I guess it depends on your starting point whether you end up with front or back focus using Lens Align's equal front/back focus in a situation where DOF is really 1/3-2/3.
Here is how I look at it.
Let's say Lens Align at MA=0 gives you equal front/back focus. But let's say you have tested a lens at a distance where DOF is really 1/3-2/3. Then LA would be telling you that you should be focussing further back than the 1/3 point that is your real sharpest plane of focus, yes? Because LA says to select an MA that gives 1/2-1/2 and 1/2 back from the front is further back than 1/3 is back from the front, if that makes sense. So if you used a different MA method that selected the MA based on the actual sharpest plane of focus (as opposed to 1/2-1/2 focus), then this non-LA method would tell you that at MA=0, you are back focussed to 1/2 of the DOF and you need to adjust the MA so you are focussing further forward than what MA=0 does. At least on my camera (Canon 1DX), a minus setting compensates for back focus and a + setting compensates for front focus. So using a method that looks for sharpest focus rather than 1/2-1/2 DOF front and back, I would need to set a minus MA to achive the 1/3-2/3 focus required for max sharpness in this hypothetical situation. Based on Chris's info that 1 MA point moves the focus by 1/8 of the DOF, a setting of slightly more than -1 would be the recommended MA for a non-1/2-1/2 method based on achieving sharpest focus.
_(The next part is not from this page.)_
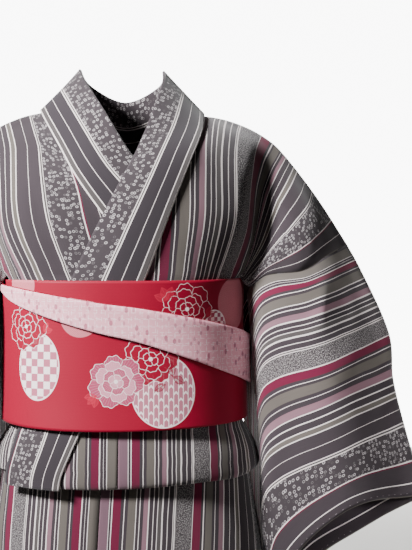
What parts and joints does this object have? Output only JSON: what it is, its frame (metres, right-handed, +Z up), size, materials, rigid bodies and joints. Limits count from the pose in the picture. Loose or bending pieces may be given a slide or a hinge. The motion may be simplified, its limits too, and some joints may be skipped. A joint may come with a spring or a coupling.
{
  "type": "kimono",
  "caption": "Striped kimono in its worn form with crossed collar, wide sleeves, waist tuck and a half-width belt tied in a bow at the back.",
  "frame": {"origin": "middle of the hollow at the level of the shoulder points, where the garment hangs on its wearer", "axes": "+Z up, the front faces -Y, the wearer's left is +X"},
  "size_m": [0.6832, 0.2493, 1.3287],
  "materials": {
    "kimono_cloth": "matt striped weave",
    "collar_cloth": "matt striped weave with small flowers",
    "obi_face": "soft satin weave, pale pink on the reverse"
  },
  "bodies": {
    "root": {"body_left": "kimono_cloth", "body_right": "kimono_cloth", "okumi_left": "kimono_cloth", "okumi_right": "kimono_cloth", "collar": "collar_cloth", "sleeve_left": "kimono_cloth", "sleeve_right": "kimono_cloth", "obi_first_wrap": "obi_face", "obi_second_wrap": "obi_face", "bow_wing_left": "obi_face", "bow_wing_right": "obi_face", "bow_knot": "obi_face"}
  },
  "joints": []
}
But as stated above in various posts, since for all but the shorter lenses, DOF is close to 1/2-1/2 at the distances most people tend to test MAs, both the LA and other methods should give very close results. For example, according to the Lens Align distance tool, for a 200 f2.8 tested at a distance to the target of 50X the focal length, 49% of the DOF is forward of the plane of focus and 51% is behind. Not enough difference to even worry about.

Does that all make sense? Really, my head spins whenever I think about MAing. Gone are the good old days when cameras did not have an MA adjustment option :)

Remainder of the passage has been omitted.